■ **Request**
Would you quote the material below in full and unchanged?
===== Dataset content
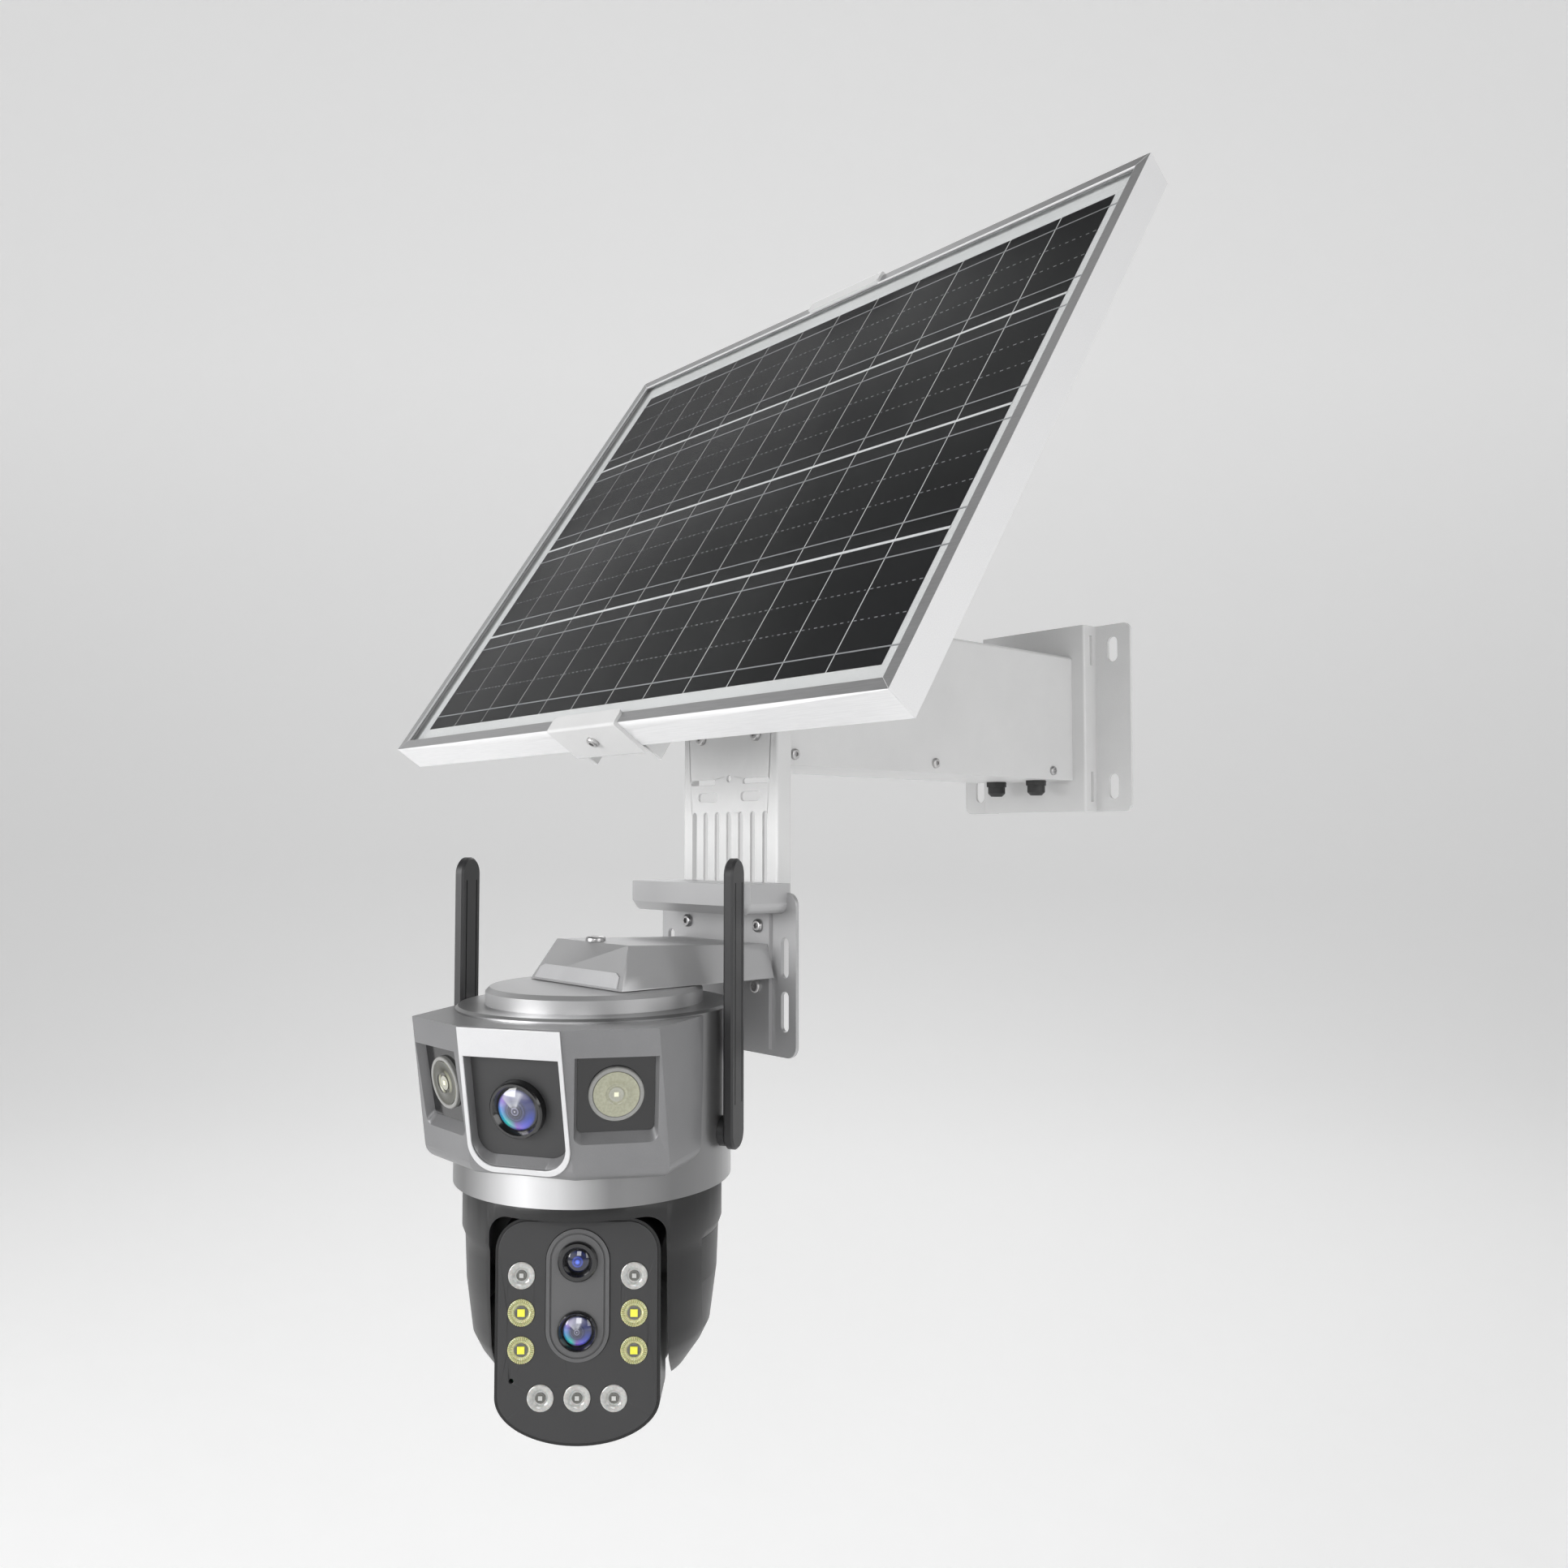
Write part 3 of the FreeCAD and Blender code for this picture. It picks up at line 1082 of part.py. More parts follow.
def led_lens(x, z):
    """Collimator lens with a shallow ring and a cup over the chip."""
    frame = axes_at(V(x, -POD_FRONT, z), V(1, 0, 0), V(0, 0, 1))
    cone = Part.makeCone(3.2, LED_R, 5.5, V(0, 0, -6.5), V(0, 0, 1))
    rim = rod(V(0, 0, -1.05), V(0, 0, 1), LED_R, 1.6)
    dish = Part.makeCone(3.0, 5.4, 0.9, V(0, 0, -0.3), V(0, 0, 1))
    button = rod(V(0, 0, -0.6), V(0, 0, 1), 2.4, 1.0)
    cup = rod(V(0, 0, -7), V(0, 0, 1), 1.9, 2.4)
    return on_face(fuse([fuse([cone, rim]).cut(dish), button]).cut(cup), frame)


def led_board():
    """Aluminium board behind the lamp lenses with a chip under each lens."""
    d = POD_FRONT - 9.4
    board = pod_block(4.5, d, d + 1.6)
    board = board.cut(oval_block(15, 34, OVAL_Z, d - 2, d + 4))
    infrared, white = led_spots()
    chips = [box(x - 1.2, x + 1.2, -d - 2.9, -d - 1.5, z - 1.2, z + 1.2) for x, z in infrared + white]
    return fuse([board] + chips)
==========
■ **Answer below**
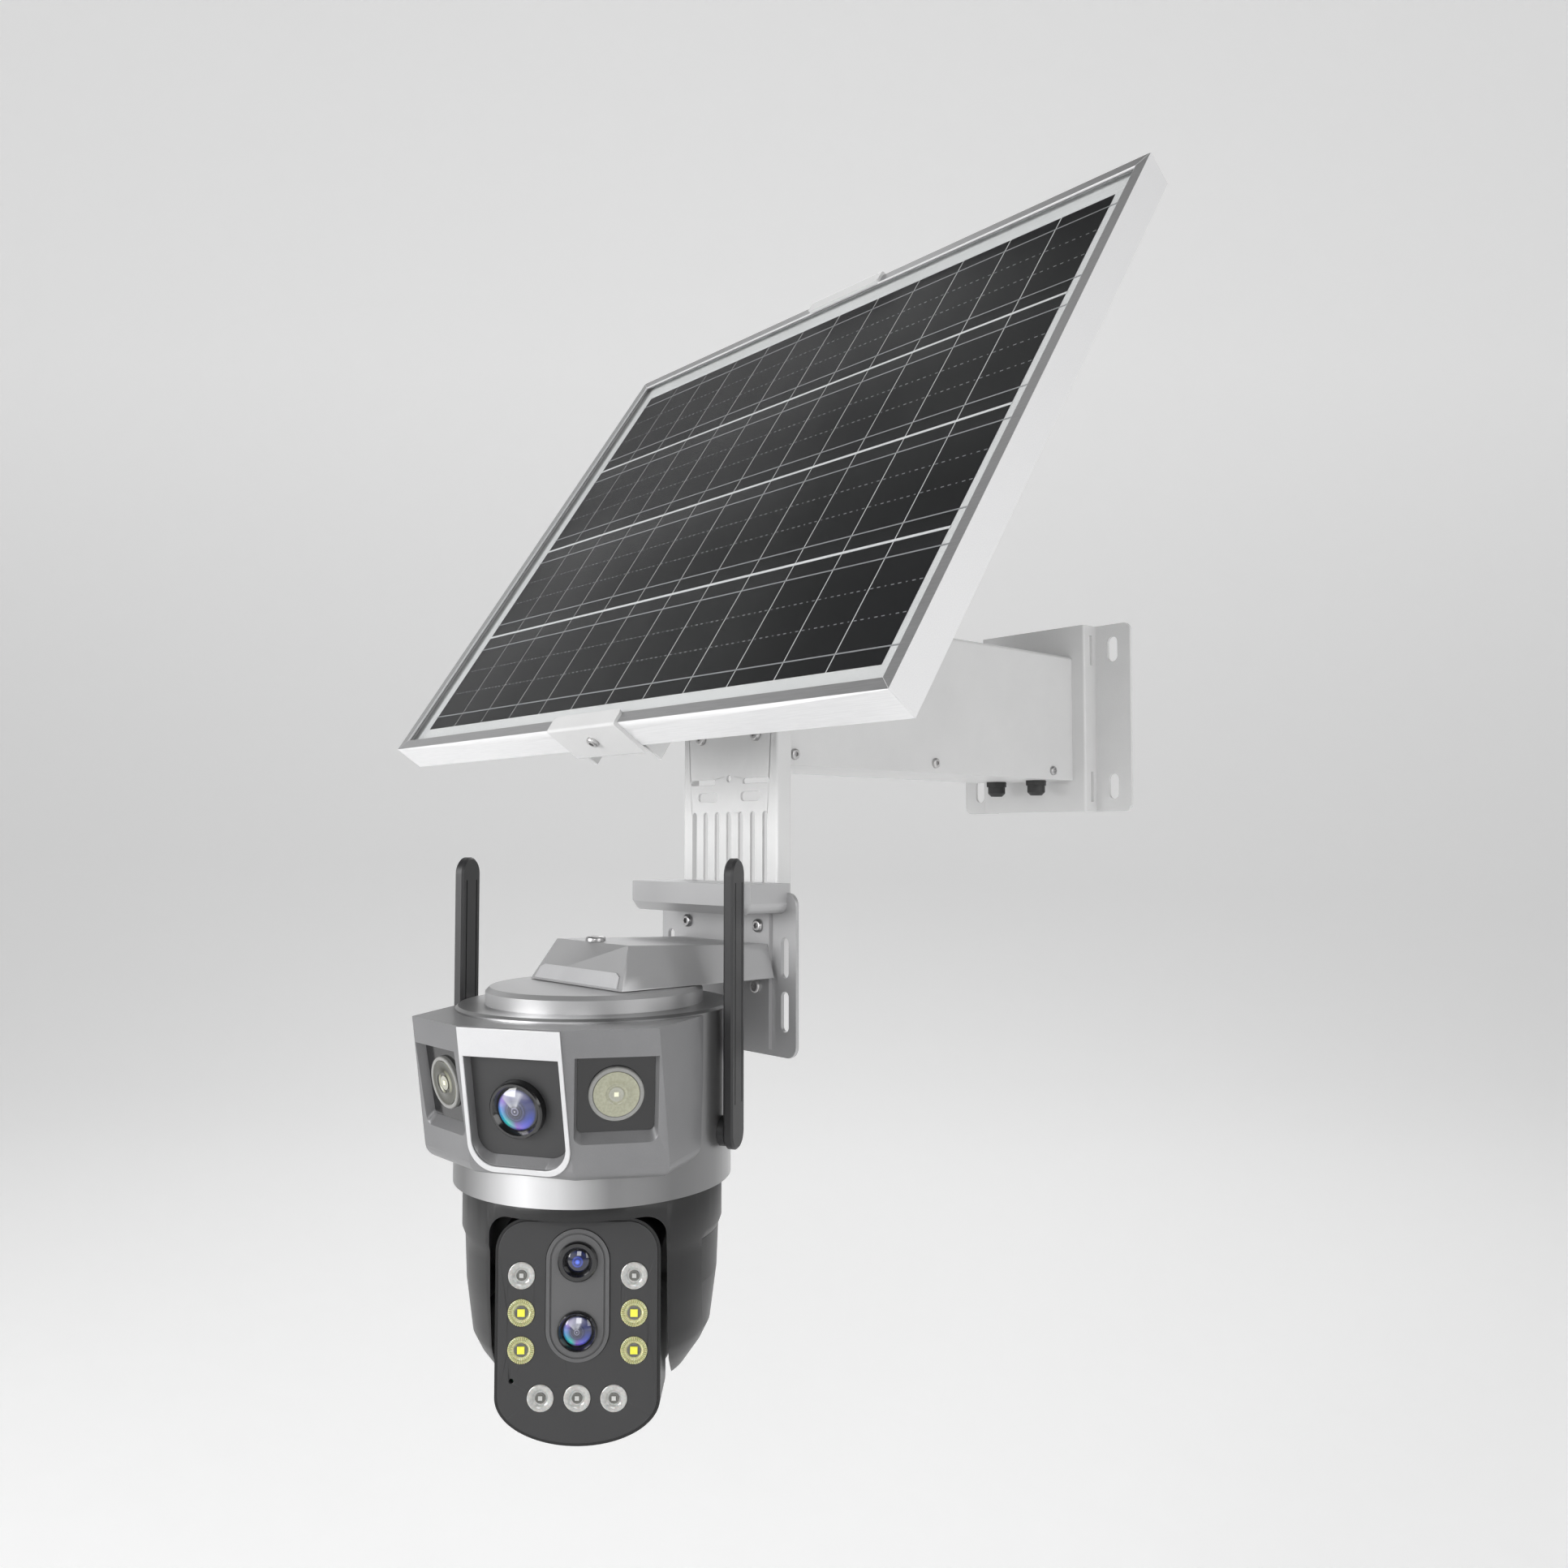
Write part 3 of the FreeCAD and Blender code for this picture. It picks up at line 1082 of part.py. More parts follow.
def led_lens(x, z):
    """Collimator lens with a shallow ring and a cup over the chip."""
    frame = axes_at(V(x, -POD_FRONT, z), V(1, 0, 0), V(0, 0, 1))
    cone = Part.makeCone(3.2, LED_R, 5.5, V(0, 0, -6.5), V(0, 0, 1))
    rim = rod(V(0, 0, -1.05), V(0, 0, 1), LED_R, 1.6)
    dish = Part.makeCone(3.0, 5.4, 0.9, V(0, 0, -0.3), V(0, 0, 1))
    button = rod(V(0, 0, -0.6), V(0, 0, 1), 2.4, 1.0)
    cup = rod(V(0, 0, -7), V(0, 0, 1), 1.9, 2.4)
    return on_face(fuse([fuse([cone, rim]).cut(dish), button]).cut(cup), frame)


def led_board():
    """Aluminium board behind the lamp lenses with a chip under each lens."""
    d = POD_FRONT - 9.4
    board = pod_block(4.5, d, d + 1.6)
    board = board.cut(oval_block(15, 34, OVAL_Z, d - 2, d + 4))
    infrared, white = led_spots()
    chips = [box(x - 1.2, x + 1.2, -d - 2.9, -d - 1.5, z - 1.2, z + 1.2) for x, z in infrared + white]
    return fuse([board] + chips)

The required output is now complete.